- TASK TO COMPLETE
Can the data below be set down again exactly, line for line?

Raw records
########

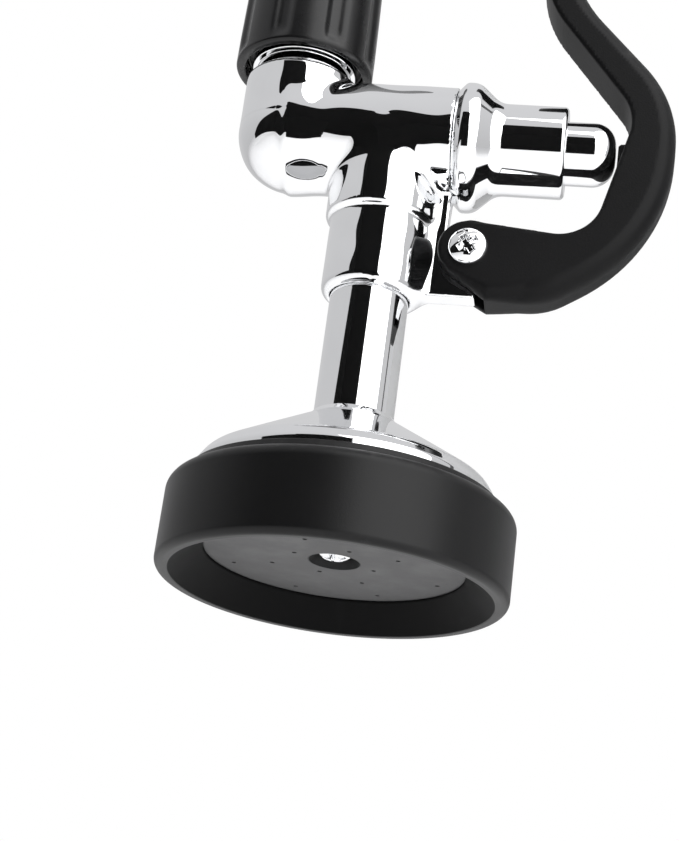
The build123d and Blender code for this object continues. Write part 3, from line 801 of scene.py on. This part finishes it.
def screw_field(radius, height, turn):
    """Field of a domed cross-head screw that stands on z = 0 and rises to height."""
    ball = (radius * radius + (height - 0.7) ** 2) / (2 * (height - 0.7))

    def field(x, y, z):
        """Screw head with its drive recess."""
        dome = np.sqrt(x * x + y * y + (z - height + ball) ** 2) - ball
        side = np.hypot(x, y) - radius
        head = rounded_edge(np.maximum(side, -z), dome, 0.45)
        shaft = bar(x, y, z, 1.95, -4.0, 0.5, 0.1)
        c, n = math.cos(turn), math.sin(turn)
        u, v = c * x + n * y, c * y - n * x
        taper = np.clip(height - z, 0.0, 3.0) * 0.45
        long, thick = radius * 0.58 - taper, 0.62 - taper * 0.12
        arm = cross(u, v, long, thick)
        nick = cross((u + v) * 0.7071, (v - u) * 0.7071, radius * 0.42, 0.13)
        nick = np.maximum(nick, height - 0.45 - z)
        well = np.hypot(x, y) - 1.15 + taper * 0.5
        drive = np.maximum(np.minimum(arm, well), height - 1.7 - z)
        return cut(cut(np.minimum(head, shaft), drive, 0.25), nick, 0.1)
    return field


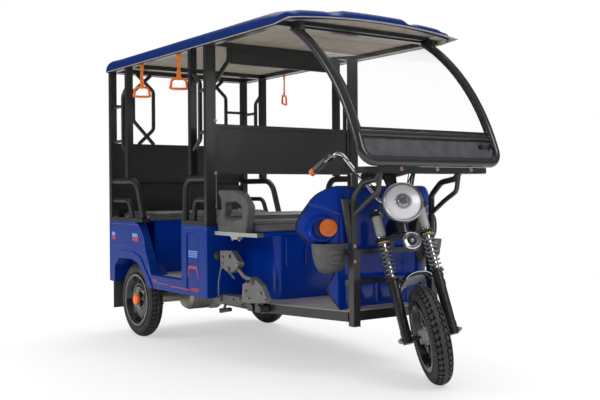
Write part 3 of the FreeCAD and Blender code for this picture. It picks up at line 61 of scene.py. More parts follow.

########

- RESPONSE TO THE TASK
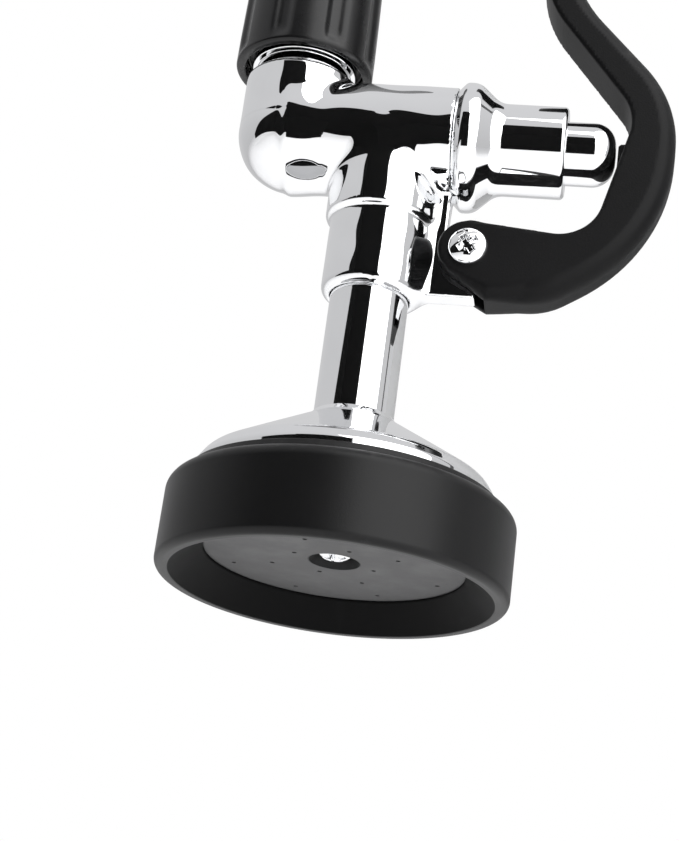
The build123d and Blender code for this object continues. Write part 3, from line 801 of scene.py on. This part finishes it.
def screw_field(radius, height, turn):
    """Field of a domed cross-head screw that stands on z = 0 and rises to height."""
    ball = (radius * radius + (height - 0.7) ** 2) / (2 * (height - 0.7))

    def field(x, y, z):
        """Screw head with its drive recess."""
        dome = np.sqrt(x * x + y * y + (z - height + ball) ** 2) - ball
        side = np.hypot(x, y) - radius
        head = rounded_edge(np.maximum(side, -z), dome, 0.45)
        shaft = bar(x, y, z, 1.95, -4.0, 0.5, 0.1)
        c, n = math.cos(turn), math.sin(turn)
        u, v = c * x + n * y, c * y - n * x
        taper = np.clip(height - z, 0.0, 3.0) * 0.45
        long, thick = radius * 0.58 - taper, 0.62 - taper * 0.12
        arm = cross(u, v, long, thick)
        nick = cross((u + v) * 0.7071, (v - u) * 0.7071, radius * 0.42, 0.13)
        nick = np.maximum(nick, height - 0.45 - z)
        well = np.hypot(x, y) - 1.15 + taper * 0.5
        drive = np.maximum(np.minimum(arm, well), height - 1.7 - z)
        return cut(cut(np.minimum(head, shaft), drive, 0.25), nick, 0.1)
    return field


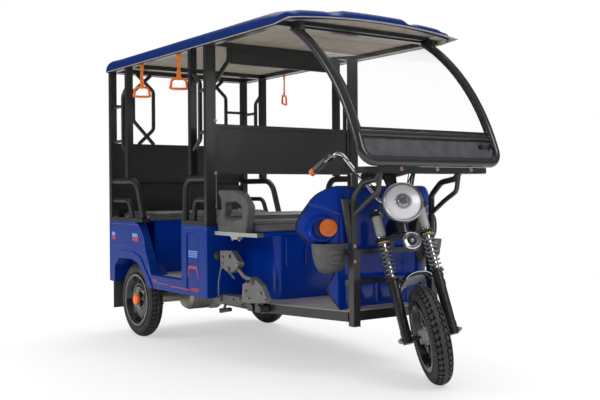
Write part 3 of the FreeCAD and Blender code for this picture. It picks up at line 61 of scene.py. More parts follow.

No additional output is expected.